<<<<

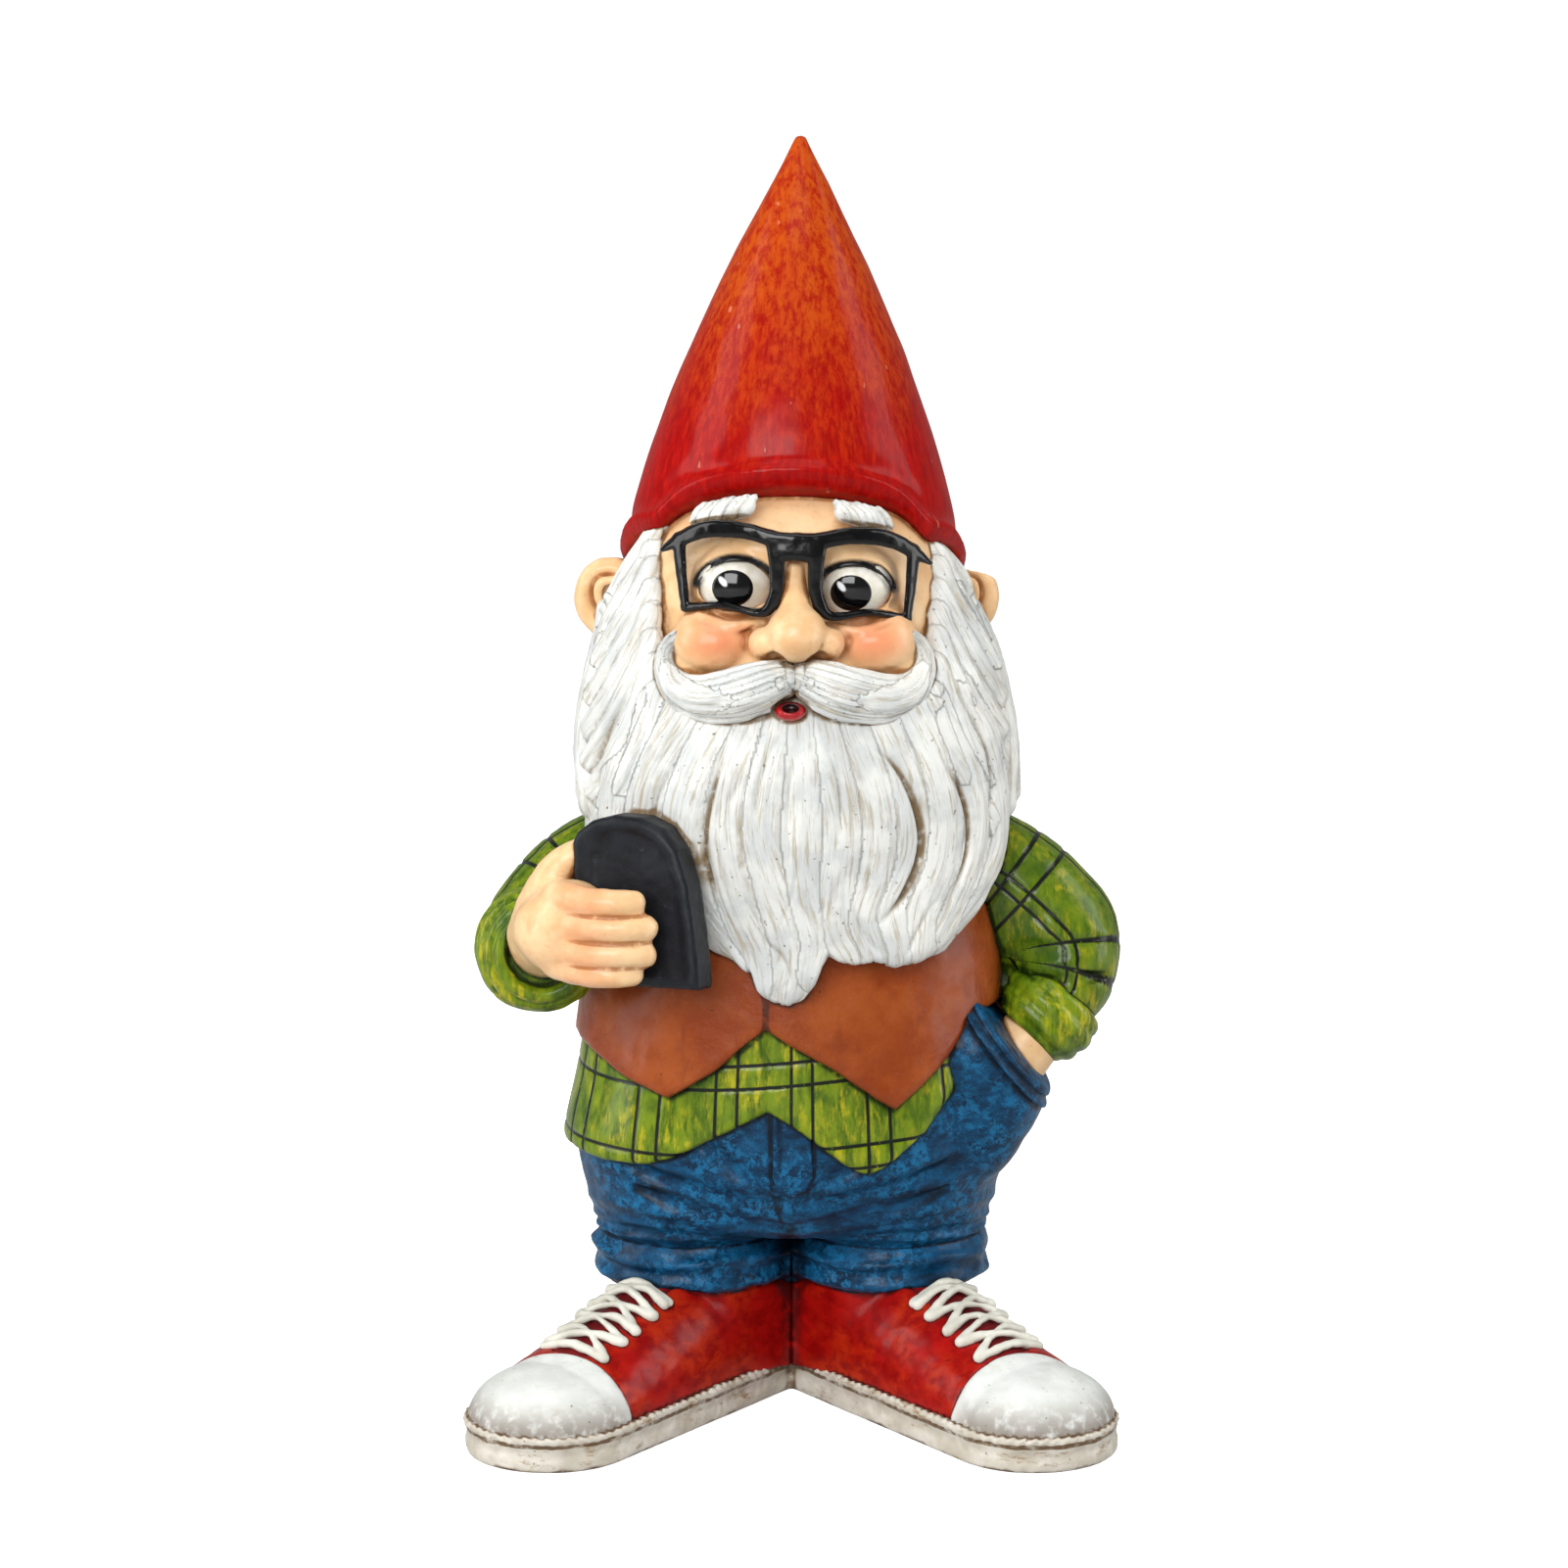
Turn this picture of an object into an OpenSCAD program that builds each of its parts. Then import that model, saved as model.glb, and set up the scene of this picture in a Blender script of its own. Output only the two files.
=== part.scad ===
// Garden gnome: a painted cast-resin figure in a pointed hat, glasses, waistcoat,
// checked shirt, jeans and canvas shoes. The right hand holds a phone and the left
// hand is in the trouser pocket. The castings are glued to each other on spigots and
// on matched seats, and the torso and head are hollow, with a plugged pour
// hole underneath.
//
// Frame: Z up, the figure faces -Y, X to its left. The origin is on the ground
// under the middle of the figure. Millimetres.

/* [Figure] */
// Height of the whole figure, ground to hat tip
figure_h = 300; // [285:1:320]
// Glue gap left between neighbouring castings
gap = 0.1; // [0.05:0.05:0.3]
// Wall of the hollow torso casting
wall = 8; // [6:0.5:12]

/* [Hat] */
// Radius of the hat at the height of its brim
hat_r = 39.7; // [38:0.1:42]
// Height of the brim on the hat's axis
brim_z = 201; // [198:0.5:204]
// How far the brim is lifted at the front, degrees
brim_tilt = 26; // [20:0.5:30]
// Radius of the glued spigot between head and hat
spigot_r = 15; // [10:0.5:18]

/* [Head] */
// Half the width of the head
head_rx = 38; // [36:0.5:40]
// Half the depth of the head
head_ry = 39; // [37:0.5:41]
// Height of the middle of the eyes
eye_z = 200; // [197:0.5:203]
// Distance of each eye from the middle of the face
eye_x = 13.4; // [12.5:0.1:14.5]
// Width of the glasses frame
glasses_w = 57; // [52:0.5:60]

/* [Phone] */
// Width of the phone
phone_w = 27; // [24:0.5:30]
// Height of the phone
phone_h = 41; // [36:0.5:44]
// Thickness of the phone
phone_t = 8.5; // [7:0.5:10]

/* [Shoes] */
// Thickness of the sole
sole_t = 8; // [7:0.5:9]
// Radius of the toe in plan
toe_r = 20; // [18:0.5:22]
// Radius of the heel in plan
heel_r = 17; // [16.5:0.5:18]
// Angle each shoe is turned out, degrees
splay = 37.7; // [33:0.5:42]
// Distance from heel centre to toe centre
shoe_span = 69.5; // [64:0.5:74]
// Radius of the plugged pour hole under the heels
pour_r = 6.5; // [5:0.5:7]

/* [Hidden] */

loft_fn = 24;
egg_fn = 16;
bone_fn = 10;
right = -1;
left = 1;
hat_h = figure_h - brim_z;
face_x = 0.8;
heel_x = 13;
heel_y = 9.5;
pour_y = heel_y + 1.5;
neck_r = 10;
toe_x = heel_x + shoe_span * sin(splay);
toe_y = heel_y - shoe_span * cos(splay);
eye_y = -29.5;
eye_r = 9;
pupil_r = 4.6;
leg_x = 23.5;
leg_y = 3;
// Cloth thickness of the waistcoat
vest_t = 2.5;
// Hair lies behind this plane and beard in front of it
parting_y = 8;
// Spans of the shoe's body between toe and ankle, and the length they cover
shoe_spans = 6;
shoe_run = 52;
// Width of a lace, and how far its middle is above the vamp
lace_w = 2.6;
lace_lift = 0.7;
// Edge of the blocks used to cut half-spaces
big = 200;

// Stations of the lofted bodies: [height, middle x, middle y, half width, half depth]
hips = [[43, 0, 2, 47, 28], [50, 0, 1, 49, 32], [60, 0, 0, 51, 35],
        [72, 0, 0, 51, 35.5], [84, 0, 0, 48.5, 35], [96, 0, 0, 46, 34]];
chest = [[58, 0, 0, 53.5, 38.5], [66, 0, 0, 54, 38.5], [82, 0, 0, 50.5, 37.5], [98, 0, 0, 48, 36],
         [114, 0, 1, 46.5, 35], [128, 0, 2, 43, 32], [137, 0, 3, 35, 27], [143, 0, 3, 22, 19]];
whiskers = [[206, 1, 2, 39.5, 36], [192, 1, 0, 45, 40], [177, 1, -2, 48.5, 43],
            [162, 1, -4, 51, 44], [148, 1.5, -5, 51.2, 43], [136, 1.5, -7, 50.5, 39],
            [126, 5, -10, 44, 35], [117, 9, -13, 35, 30], [111, 7, -18, 24, 24],
            [106, 0, -23, 11, 18], [103, -1, -27, 5, 12]];

// ---------- shared forms ----------

module egg(c, r, fine = egg_fn) hull() translate(c) scale(r) sphere(1, $fn = fine);

module bone(a, ra, b, rb)
    hull() {
        translate(a) sphere(ra, $fn = bone_fn);
        translate(b) sphere(rb, $fn = bone_fn);
    }

module chain(points)
    for (i = [0 : len(points) - 2])
        bone([for (k = [0 : 2]) points[i][k]], points[i][3],
             [for (k = [0 : 2]) points[i + 1][k]], points[i + 1][3]);

module disc(s, grow)
    translate([s[1], s[2], s[0]])
        scale([s[3] + grow, s[4] + grow, 1])
            cylinder(h = 0.01, r = 1, $fn = loft_fn);

module loft(stations, grow = 0)
    for (i = [0 : len(stations) - 2])
        hull() {
            disc(stations[i], grow);
            disc(stations[i + 1], grow);
        }

function hat_radius(z) = let (t = (figure_h - z) / hat_h) hat_r * (1.45 - 0.45 * t) * t;

// Everything above the tilted brim plane, raised by up
module above_brim(up = 0)
    translate([0, 0, brim_z + up])
        rotate([-brim_tilt, 0, 0])
            translate([-big / 2, -big / 2, 0])
                cube(big);

// Outline drawn in X and Z, run along Y from front to back
module curtain(outline, front, back)
    translate([0, back, 0])
        rotate([90, 0, 0])
            linear_extrude(back - front)
                polygon(outline);

module side(s) mirror([s < 0 ? 1 : 0, 0, 0]) children();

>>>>

Write out the full listing, keeping every line exactly as it is.

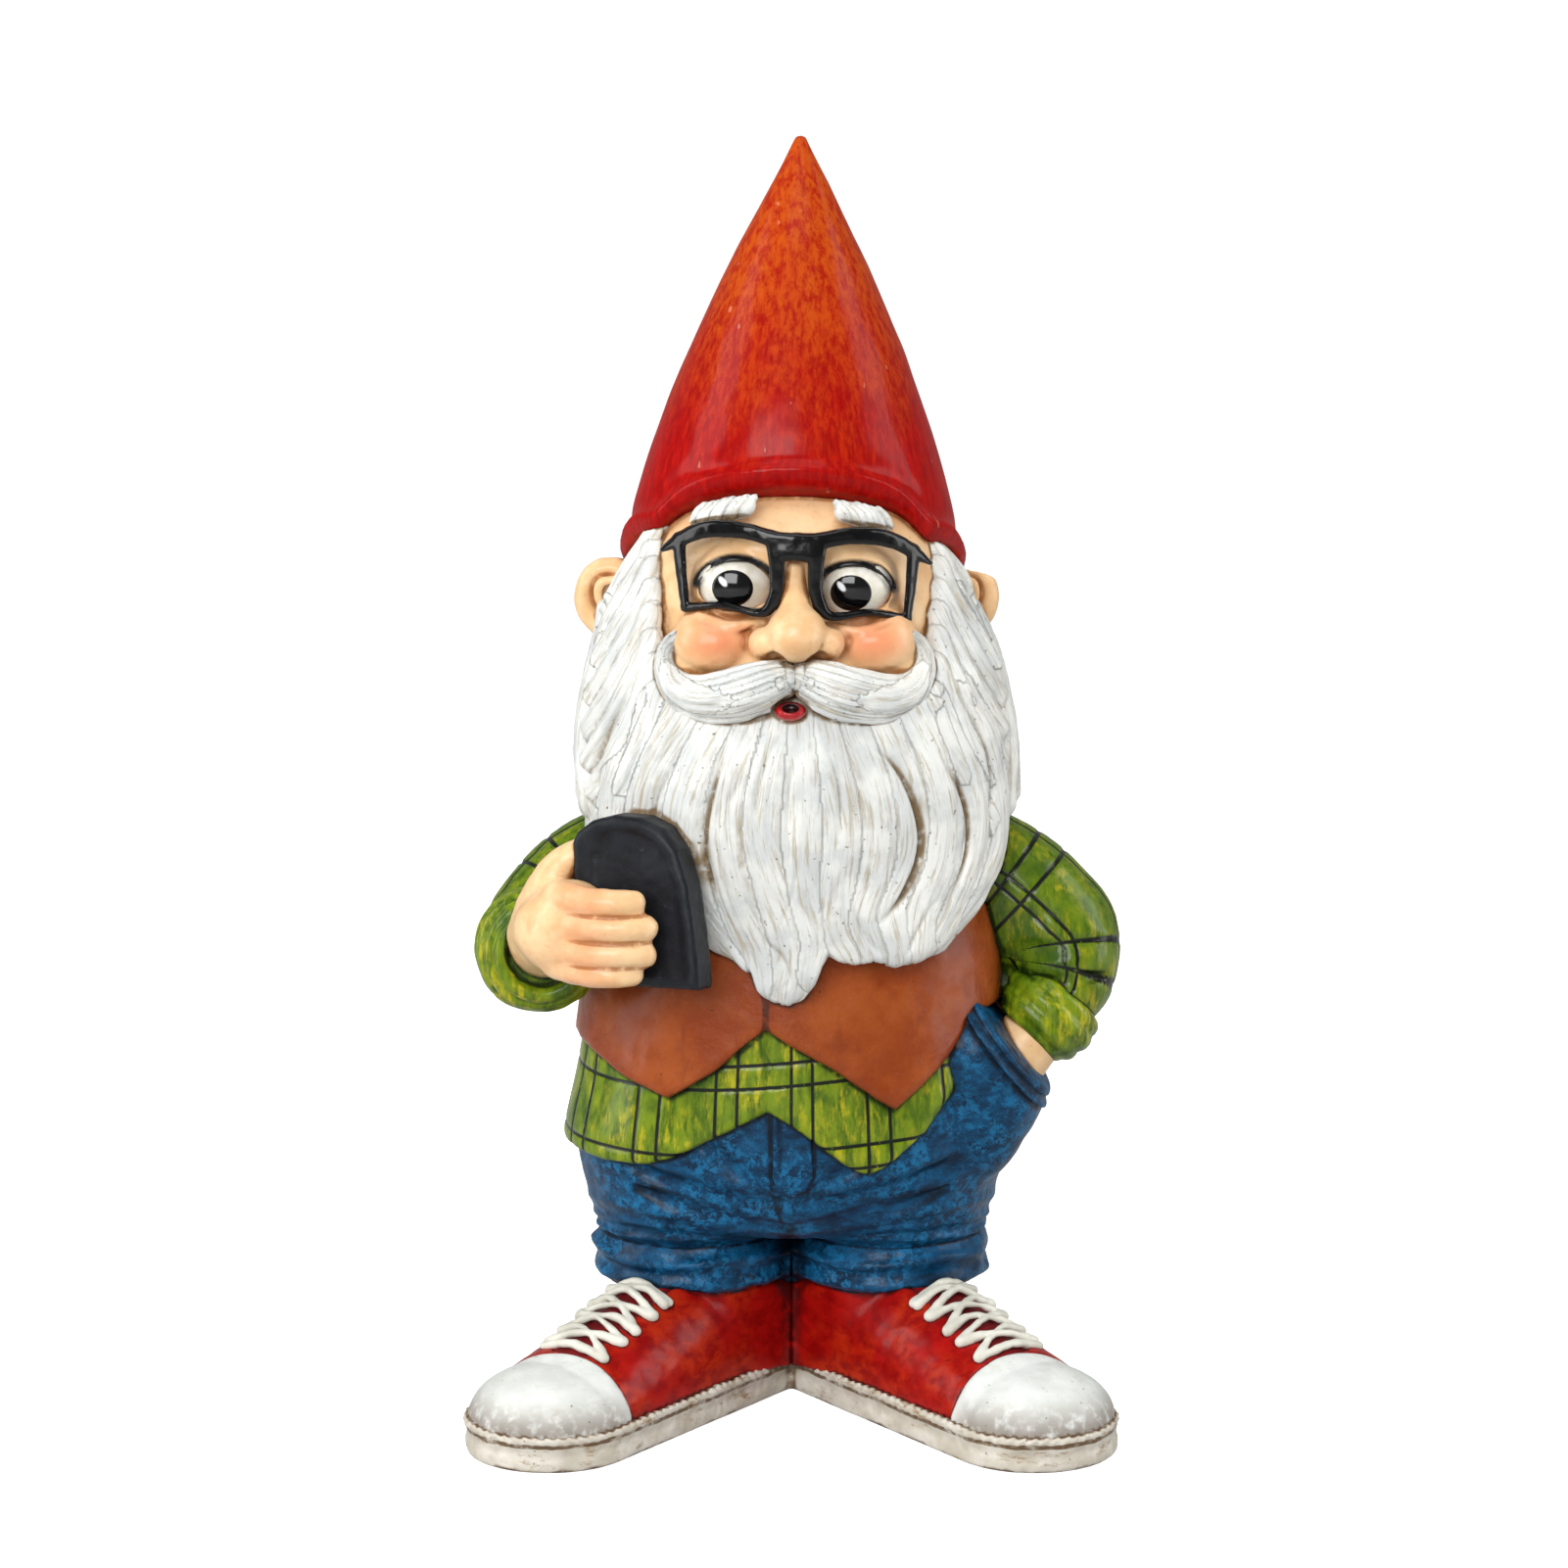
Turn this picture of an object into an OpenSCAD program that builds each of its parts. Then import that model, saved as model.glb, and set up the scene of this picture in a Blender script of its own. Output only the two files.
=== part.scad ===
// Garden gnome: a painted cast-resin figure in a pointed hat, glasses, waistcoat,
// checked shirt, jeans and canvas shoes. The right hand holds a phone and the left
// hand is in the trouser pocket. The castings are glued to each other on spigots and
// on matched seats, and the torso and head are hollow, with a plugged pour
// hole underneath.
//
// Frame: Z up, the figure faces -Y, X to its left. The origin is on the ground
// under the middle of the figure. Millimetres.

/* [Figure] */
// Height of the whole figure, ground to hat tip
figure_h = 300; // [285:1:320]
// Glue gap left between neighbouring castings
gap = 0.1; // [0.05:0.05:0.3]
// Wall of the hollow torso casting
wall = 8; // [6:0.5:12]

/* [Hat] */
// Radius of the hat at the height of its brim
hat_r = 39.7; // [38:0.1:42]
// Height of the brim on the hat's axis
brim_z = 201; // [198:0.5:204]
// How far the brim is lifted at the front, degrees
brim_tilt = 26; // [20:0.5:30]
// Radius of the glued spigot between head and hat
spigot_r = 15; // [10:0.5:18]

/* [Head] */
// Half the width of the head
head_rx = 38; // [36:0.5:40]
// Half the depth of the head
head_ry = 39; // [37:0.5:41]
// Height of the middle of the eyes
eye_z = 200; // [197:0.5:203]
// Distance of each eye from the middle of the face
eye_x = 13.4; // [12.5:0.1:14.5]
// Width of the glasses frame
glasses_w = 57; // [52:0.5:60]

/* [Phone] */
// Width of the phone
phone_w = 27; // [24:0.5:30]
// Height of the phone
phone_h = 41; // [36:0.5:44]
// Thickness of the phone
phone_t = 8.5; // [7:0.5:10]

/* [Shoes] */
// Thickness of the sole
sole_t = 8; // [7:0.5:9]
// Radius of the toe in plan
toe_r = 20; // [18:0.5:22]
// Radius of the heel in plan
heel_r = 17; // [16.5:0.5:18]
// Angle each shoe is turned out, degrees
splay = 37.7; // [33:0.5:42]
// Distance from heel centre to toe centre
shoe_span = 69.5; // [64:0.5:74]
// Radius of the plugged pour hole under the heels
pour_r = 6.5; // [5:0.5:7]

/* [Hidden] */

loft_fn = 24;
egg_fn = 16;
bone_fn = 10;
right = -1;
left = 1;
hat_h = figure_h - brim_z;
face_x = 0.8;
heel_x = 13;
heel_y = 9.5;
pour_y = heel_y + 1.5;
neck_r = 10;
toe_x = heel_x + shoe_span * sin(splay);
toe_y = heel_y - shoe_span * cos(splay);
eye_y = -29.5;
eye_r = 9;
pupil_r = 4.6;
leg_x = 23.5;
leg_y = 3;
// Cloth thickness of the waistcoat
vest_t = 2.5;
// Hair lies behind this plane and beard in front of it
parting_y = 8;
// Spans of the shoe's body between toe and ankle, and the length they cover
shoe_spans = 6;
shoe_run = 52;
// Width of a lace, and how far its middle is above the vamp
lace_w = 2.6;
lace_lift = 0.7;
// Edge of the blocks used to cut half-spaces
big = 200;

// Stations of the lofted bodies: [height, middle x, middle y, half width, half depth]
hips = [[43, 0, 2, 47, 28], [50, 0, 1, 49, 32], [60, 0, 0, 51, 35],
        [72, 0, 0, 51, 35.5], [84, 0, 0, 48.5, 35], [96, 0, 0, 46, 34]];
chest = [[58, 0, 0, 53.5, 38.5], [66, 0, 0, 54, 38.5], [82, 0, 0, 50.5, 37.5], [98, 0, 0, 48, 36],
         [114, 0, 1, 46.5, 35], [128, 0, 2, 43, 32], [137, 0, 3, 35, 27], [143, 0, 3, 22, 19]];
whiskers = [[206, 1, 2, 39.5, 36], [192, 1, 0, 45, 40], [177, 1, -2, 48.5, 43],
            [162, 1, -4, 51, 44], [148, 1.5, -5, 51.2, 43], [136, 1.5, -7, 50.5, 39],
            [126, 5, -10, 44, 35], [117, 9, -13, 35, 30], [111, 7, -18, 24, 24],
            [106, 0, -23, 11, 18], [103, -1, -27, 5, 12]];

// ---------- shared forms ----------

module egg(c, r, fine = egg_fn) hull() translate(c) scale(r) sphere(1, $fn = fine);

module bone(a, ra, b, rb)
    hull() {
        translate(a) sphere(ra, $fn = bone_fn);
        translate(b) sphere(rb, $fn = bone_fn);
    }

module chain(points)
    for (i = [0 : len(points) - 2])
        bone([for (k = [0 : 2]) points[i][k]], points[i][3],
             [for (k = [0 : 2]) points[i + 1][k]], points[i + 1][3]);

module disc(s, grow)
    translate([s[1], s[2], s[0]])
        scale([s[3] + grow, s[4] + grow, 1])
            cylinder(h = 0.01, r = 1, $fn = loft_fn);

module loft(stations, grow = 0)
    for (i = [0 : len(stations) - 2])
        hull() {
            disc(stations[i], grow);
            disc(stations[i + 1], grow);
        }

function hat_radius(z) = let (t = (figure_h - z) / hat_h) hat_r * (1.45 - 0.45 * t) * t;

// Everything above the tilted brim plane, raised by up
module above_brim(up = 0)
    translate([0, 0, brim_z + up])
        rotate([-brim_tilt, 0, 0])
            translate([-big / 2, -big / 2, 0])
                cube(big);

// Outline drawn in X and Z, run along Y from front to back
module curtain(outline, front, back)
    translate([0, back, 0])
        rotate([90, 0, 0])
            linear_extrude(back - front)
                polygon(outline);

module side(s) mirror([s < 0 ? 1 : 0, 0, 0]) children();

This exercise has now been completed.